Early military career 
After graduating from the school, following the example of his older brothers, on September 16, 1881, he entered the Naval Cadet Corps, where he studied in the same class with people such as Academician Aleksey Krylov, Chamberlain, Comrade of the Minister of Trade and Industry,naval officer S. P. Veselago, flagship artilleryman A. K. Myakishev and Admiral Ludwig Kerber whom Konstantin had a friendship with the latter. At the school, Konstantin was not particularly successful, but he attracted attention due to his dexterity and resourcefulness during training voyages. In his memoirs, Aleksey Krylov describes a case when, during an artillery salute in honor of the Practical Squadron of Alexander III, one sailor at the last moment prevented an accidental combat shot in the direction of the emperor's yacht and the sailor was Konstantin. He graduated as midshipman in His Imperial Highness General-Admiral's 1st Naval crew on October 1, 1884.

Circumnavigation on the Vityaz
In 1885, under the leadership of Stepan Makarov, Konstantin was assigned to the Vityaz which was under construction. That year, Stepan Osipovich recruited a crew for an unusual voyage. The round-the-world trip, which the command initially considered it as an ordinary foreign campaign intended for the combat training of the team, turned into a full-fledged scientific expedition while Makarov made the main bet on young initiative officers. Having received a carte blanche from the maritime department, he selected eight people from among the midshipmen of the last two graduates of the Naval Cadet Corps. He knew each personally since he commanded the Practical Squadron of the Baltic Sea, intended for training voyages of pupils and midshipmen of the Naval School.

The Vityaz entered the famous circumnavigation on August 31, 1886. Hydrographic and hydrological studies began from the first day under the program of Makarov. They were carried out both in the Baltic Sea and in the Atlantic but mainly in the Pacific Ocean at the seas of the Far East. Each officer had his own range of duties and his assistants from among the lower ranks. Some observations were made every quarter of an hour, regardless of the weather and time of day. The sailors of the corvette worked especially effectively in the Sea of Japan . The task was formulated as follows: to find places in Russian waters in the Far East that are convenient for organizing fleet bases. Such bays have been found in Peter the Great Bay. The crew of the "Vityaz" decided to celebrate the most distinguished of their comrades. When describing Troitsy Bay, one of the capes was named after Konstantin. Despite another "Cape Schultz" existing, it was often mistaken as also being named after Konstantin as well but it was named in 1863 after his father, Fyodor Bogdanovich.

On the corvette, Konstantin had one more task. Professionally owning photography, in addition to scientific work, he was the main photographer of the trip.
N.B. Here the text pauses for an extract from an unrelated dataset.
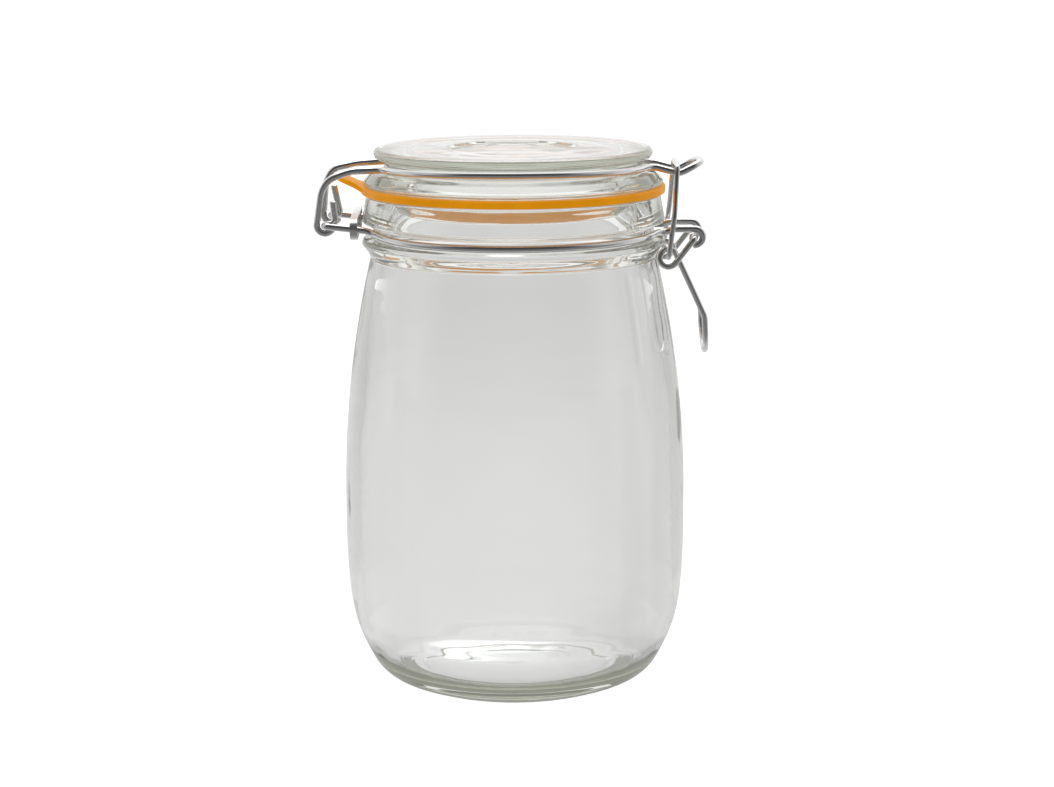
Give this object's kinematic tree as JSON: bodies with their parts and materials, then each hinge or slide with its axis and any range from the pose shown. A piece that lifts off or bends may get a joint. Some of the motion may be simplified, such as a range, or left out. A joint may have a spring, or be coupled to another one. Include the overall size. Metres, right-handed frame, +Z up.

An interesting testimony on this subject was left by the former cabin boy N. V. Jenish:

Having completed the journey on the Vityaz, Makarov published an extensive work, which was titled: "The Vityaz and the Pacific Ocean". In it, he paid tribute to all the participants of this historic expedition:

Service in the Far East

Returning to Kronstadt, Makarov didn't forget about his midshipmen. On his initiative, the most distinguished of them were appointed students in the Mine officer classes. At that time, an officer specializing in naval mines was considered in the fleet and Stepan Osipovich himself believed that a future war at sea would be predominantly based on the use of naval mines. This later resulted in the establishment of the  and Schultz enrolled on the classes on September 1, 1889, and graduated as a 2nd class mine officer exactly one year later on September 7, 1890.

Schultz spent the summer of 1891 sailing along the Gulf of Finland as the commander of the destroyer No. 68 (until 1886, the Seagull). On it, until late autumn, he was engaged in testing Whitehead self-propelled mines, and after that, until the start of the 1892 campaign, he taught at the Kronstadt Mining School for the lower ranks .

In the spring of 1892, Schultz was appointed a mine officer on the 2nd-rank sail-propeller cruiser , where on August 30 he was promoted to lieutenant. Until the fall, the cruiser under the command of the Captain of the 2nd Rank Pavel Ukhtomsky, who was on training navigation in the Baltic Sea, and on October 1 he departed for the Far East, where he became part of the Pacific Squadron. In June 1893, Konstantin Fedorovich had to face a tragic event as in the Sea of Japan, near Port Lazarev, his former ship, the legendary corvette Vityaz, appeared on the rocks [10]. The cruiser Rogue took an active part in the rescue operation, which lasted about a month. All efforts were in vain however as it was impossible to save the ship although most of the equipment was dismantled and brought ashore. A little more time passed and the hull of the corvette was finally smashed against the rocks.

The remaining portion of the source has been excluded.